Il n'y a pas de donneur de leçon d'un côté ou de l'autre. Nous sommes tous responsables, d'autant que, pour ce qui me concerne, j'ai voté la loi de 2016 car je connais la dangerosité de tels produits.
Suivant les scientifiques, nous ne remettons pas en cause la nocivité des néonicotinoïdes – cela ne serait ni responsable ni digne, puisque la loi de 2016 a permis des avancées, notamment en interdisant 90 % d'entre eux.

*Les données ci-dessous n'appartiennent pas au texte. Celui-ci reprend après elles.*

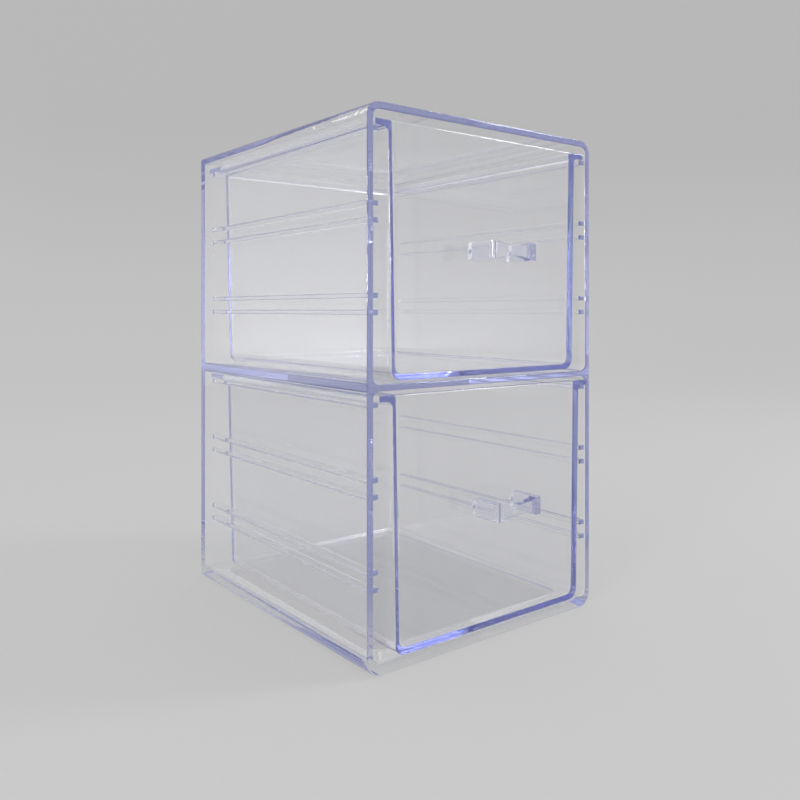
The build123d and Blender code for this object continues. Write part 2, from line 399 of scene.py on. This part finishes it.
def sky(strength):
    """Even pale light from all round and above."""
    world = bpy.data.worlds.new("soft_sky")
    world.use_nodes = True
    light = world.node_tree.nodes["Background"]
    light.inputs["Color"].default_value = (1.0, 1.0, 1.0, 1.0)
    light.inputs["Strength"].default_value = strength
    bpy.context.scene.world = world


class ORGANIZER_OT_stage(bpy.types.Operator):
    """Set up the floor, the backdrop, the light and the camera"""

    bl_idname = "organizer.stage"
    bl_label = "Stage"

    def execute(self, context):
        stage = context.scene.organizer_stage
        scene = context.scene
        backdrop(stage)
        sky(stage.sky_strength)
        wall_lights(stage)
        edge_lights(stage)
        camera(stage)
        scene.view_settings.view_transform = "Standard"
        scene.view_settings.look = "None"
        scene.cycles.max_bounces = 128
        scene.cycles.transmission_bounces = 128
        scene.cycles.glossy_bounces = 128
        scene.cycles.use_denoising = True
        return {"FINISHED"}


class ORGANIZER_PT_panel(bpy.types.Panel):
    """Lists the steps that finish the organizer"""

    bl_idname = "ORGANIZER_PT_panel"
    bl_label = "Clear drawer organizer"
    bl_space_type = "VIEW_3D"
    bl_region_type = "UI"
    bl_category = "Organizer"

    def draw(self, context):
        column = self.layout.column()
        for step in STEPS:
            column.operator(step.bl_idname)
        for group in (context.scene.organizer_plastic, context.scene.organizer_stage):
            for name in group.__annotations__:
                column.prop(group, name)


STEPS = (ORGANIZER_OT_casing, ORGANIZER_OT_drawers, ORGANIZER_OT_handles, ORGANIZER_OT_stage)
CLASSES = (PlasticSettings, StageSettings) + STEPS + (ORGANIZER_PT_panel,)


def register():
    """Add the settings, steps and panel."""
    for item in CLASSES:
        bpy.utils.register_class(item)
    bpy.types.Scene.organizer_plastic = bpy.props.PointerProperty(type=PlasticSettings)
    bpy.types.Scene.organizer_stage = bpy.props.PointerProperty(type=StageSettings)


def unregister():
    """Take them away again."""
    del bpy.types.Scene.organizer_stage
    del bpy.types.Scene.organizer_plastic
    for item in reversed(CLASSES):
        bpy.utils.unregister_class(item)


def main():
    """Run every step."""
    register()
    bpy.ops.organizer.casing()
    bpy.ops.organizer.drawers()
    bpy.ops.organizer.handles()
    bpy.ops.organizer.stage()


if __name__ == "__main__":
    main()
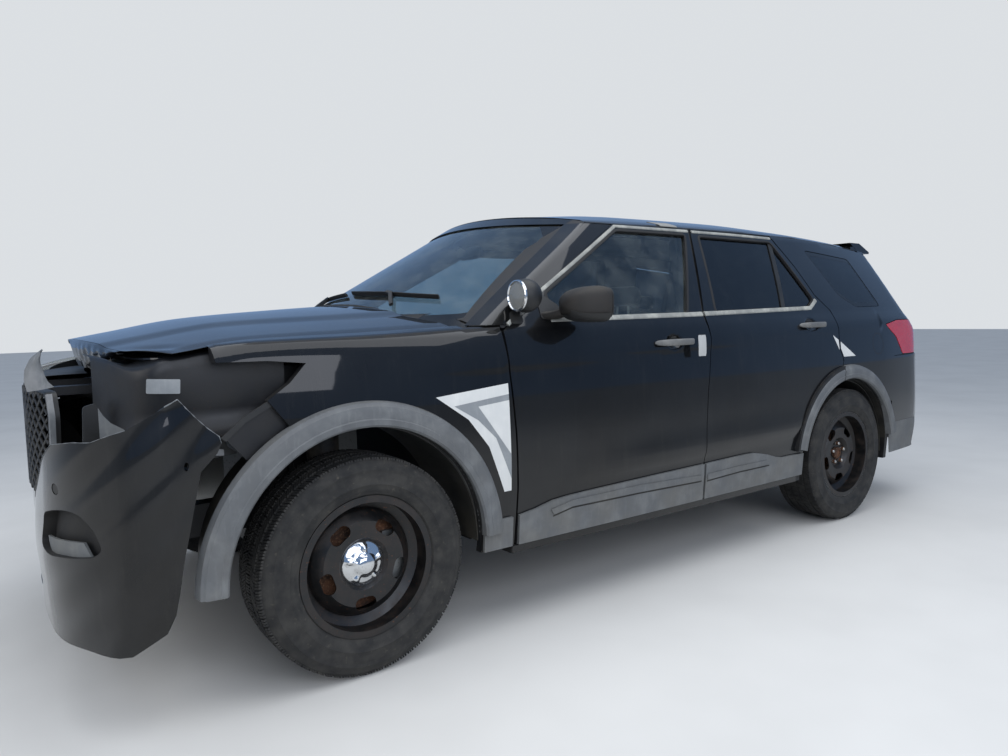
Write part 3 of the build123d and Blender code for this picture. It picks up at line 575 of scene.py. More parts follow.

Nous sommes en 2020. Pour tirer les conséquences de ce qui s'est passé, je suis un homme non pas instrumentalisé mais libre et responsable. Si nous ne votons pas cette dérogation – j'ai bien entendu les débats concernant les indemnisations –, nous contribuerons à stigmatiser les agriculteurs dans nos territoires, où ils sont déjà montrés du doigt.
J'habite l'Aisne, premier département de France en matière de betteraves. Les agriculteurs qui veulent continuer à y cultiver la terre ont fait d'énormes progrès, mais il faudra plusieurs années pour que la rotation soit complète ou que les haies poussent. Nous devons donc les soutenir dans leur démarche. Dans l'Aisne, nombre d'entre eux considèrent qu'il est nécessaire d'abandonner le plus vite possible les néonicotinoïdes.
Par ailleurs, nous ne devons pas oublier les sucriers car sans betteraves, il n'y a plus de sucrerie. Je n'entrerai pas dans le débat opposant les défenseurs de l'environnement à ceux de l'emploi et de la souveraineté. Certains voteront contre cette loi, alors qu'ils sont également pour la souveraineté alimentaire.
Nous devons garder notre souveraineté dans la production de sucre car il est inimaginable d'importer la totalité de la consommation française. Au lendemain de la crise sanitaire, nous avons beaucoup entendu dire qu'il fallait relocaliser pour accroître notre indépendance industrielle. La betterave, cela a été dit, fournit non seulement le sucre, mais aussi une part de bioéthanol, le gel hydroalcoolique, que nous vendons dans le monde entier, ainsi que certains médicaments. Nous ne sommes pas prêts à laisser partir un pan entier d'une industrie indispensable. La sucrerie de Bucy-le-Long, par exemple, emploie 170 salariés, avec 15 emplois indirects pour un sur le site.
C'est pourquoi il faut tout mettre en œuvre pour créer rapidement d'autres produits. Cinq millions d'euros sont prévus pour cela mais nous devons aller vite.